= HMS Sword Dance (T132) =

HMS Sword Dance (T132) was a naval trawler built by Henry Robb Ltd in Leith. She was laid down on 2 March 1940, and launched from the yard on 3 September 1940. She was commissioned into H.M. Forces on 20th of January 1941. It was considered to be part of "The Little Ship Navy" and carried out minesweeping and anti-submarine duties. It is similar to Tree-class trawlers and Isles-class trawlers.

== Dimensions ==
Sword Dance had a overall length of 150 ft or 164 ft, a beam of 27 ft 6 in or 27 ft 8 in with a draught of 14 ft 6 in or 11 ft 1 in. She had a complement of 35 or 40 officers and ratings and her coal-fired reciprocating engine had one shaft producing 850 ihp.

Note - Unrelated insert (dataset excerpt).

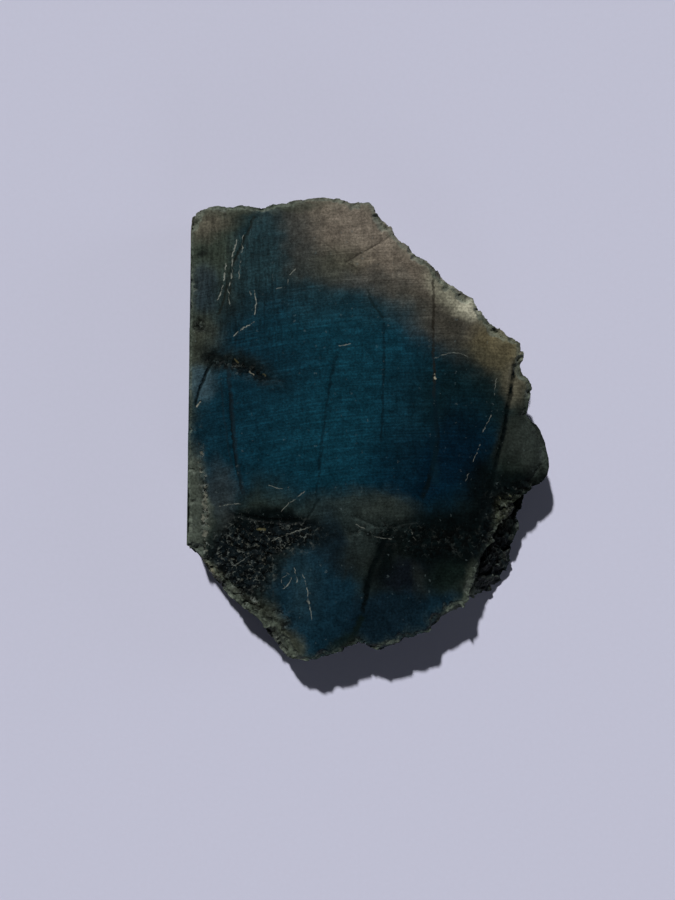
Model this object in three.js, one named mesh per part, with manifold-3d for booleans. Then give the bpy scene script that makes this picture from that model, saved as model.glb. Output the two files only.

Her single propeller gave her a speed of 11.5 kn or 12 kn. She was equipped with one 4 in gun and three 20 mm anti-aircraft guns. Her displacement was 530 tons or 545 tons.

== Fate ==
During the early hours of 5 July 1942, whilst acting as escort to the East coast convoy WN 5, Sword Dance was rammed in dense fog by one of merchant ships of the convoy, Thyra-II. The starboard coalbunker was holed in, the engine room rapidly flooded, and Sword Dance sank in less than an hour. The ship was in Moray Firth when she sank.